If we think of one of the primary functions of the Divine Liturgy as a means to engage in a more meaningful experience that transcends the Chronos of everyday life, cyber social networking does the complete opposite. Kairos, a more personal and meaningful use of time is the Greek term used for the time spent at the Divine Liturgy. Cyber social networking then, has become the epitome of Chronos, the ordinary and the mundane use of time. It removes us from the present moment. It is a communication that involves our superficial faculties: the eyes, ears and hands, as opposed to our deeper abilities as human beings such as creativity and intuition, skills that involve not only our brains but also our hearts and souls, which we require for prayer life and worship.
And of course, the ultimate form of communication we can engage in as human beings is the Eucharist, which requires the body, the heart and the soul simultaneously.

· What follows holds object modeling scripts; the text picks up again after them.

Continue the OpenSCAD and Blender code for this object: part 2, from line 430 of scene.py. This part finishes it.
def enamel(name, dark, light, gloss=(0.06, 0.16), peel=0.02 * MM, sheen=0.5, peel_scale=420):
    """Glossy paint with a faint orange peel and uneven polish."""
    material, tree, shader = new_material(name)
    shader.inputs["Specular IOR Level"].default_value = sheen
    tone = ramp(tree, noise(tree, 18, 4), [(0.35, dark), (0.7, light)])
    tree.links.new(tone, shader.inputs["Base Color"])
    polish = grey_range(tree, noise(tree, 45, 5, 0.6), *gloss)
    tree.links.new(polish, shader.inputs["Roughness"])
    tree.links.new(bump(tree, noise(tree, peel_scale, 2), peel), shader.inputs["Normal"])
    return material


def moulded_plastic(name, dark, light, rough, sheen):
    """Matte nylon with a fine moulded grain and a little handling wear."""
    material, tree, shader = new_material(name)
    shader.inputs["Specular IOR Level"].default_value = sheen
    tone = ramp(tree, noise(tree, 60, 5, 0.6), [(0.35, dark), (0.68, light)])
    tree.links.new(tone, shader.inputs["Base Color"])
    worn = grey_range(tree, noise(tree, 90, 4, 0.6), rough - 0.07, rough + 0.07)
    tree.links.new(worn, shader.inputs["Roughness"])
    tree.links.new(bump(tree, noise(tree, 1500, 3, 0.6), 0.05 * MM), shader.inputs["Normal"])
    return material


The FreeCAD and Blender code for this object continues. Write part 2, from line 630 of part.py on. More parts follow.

Unfortunately, the reason people are so strangely addicted to Facebook, Twitter and other forms of cyber social networking is because it gives them a sense of connection to a community. We often don’t know our neighbors or town officials and our close relatives and friends usually do not live near us. Hence, we substitute that lack of physical community with cyber community. Belonging to these cyber communities isolate us even more, since the more friends we have on Facebook or Twitter, the more time we will spend on these sites alone at home, often ignoring our spouses, parents, children and siblings. Ironically, cyber communities cause the very thing we hope to avoid.
It worries me to think of the future of prayer life and connection to not only God, but to one another, which we know as Orthodox Christians is essential to our salvation. The beauty of our faith is that our salvation very much depends on what we do in this lifetime including our relationships with others, which is exactly why church life is so important. When we participate in the Eucharist, we are not only concelebrants with God, but also with one another.
Moreover, if we are all created in the Image of God, than how can we see this image in a person’s face, or hear it in his or her voice when communicating through texting or Facebook? The answer is simple. We can’t. If we are all icons, as the church fathers tell us, then the image of that icon remains unseen through a cyber connection. Can you imagine walking into an Orthodox Church with no icons? The soul of that church would seem quite empty.
The Divine Liturgy and the liturgy after the liturgy, as St. John Chrysostom calls it, teaches us communion with God, but also with one another. It also teaches us to be in the here and now, the beautiful mystery of living in the Kairos, rather than only in the Chronos.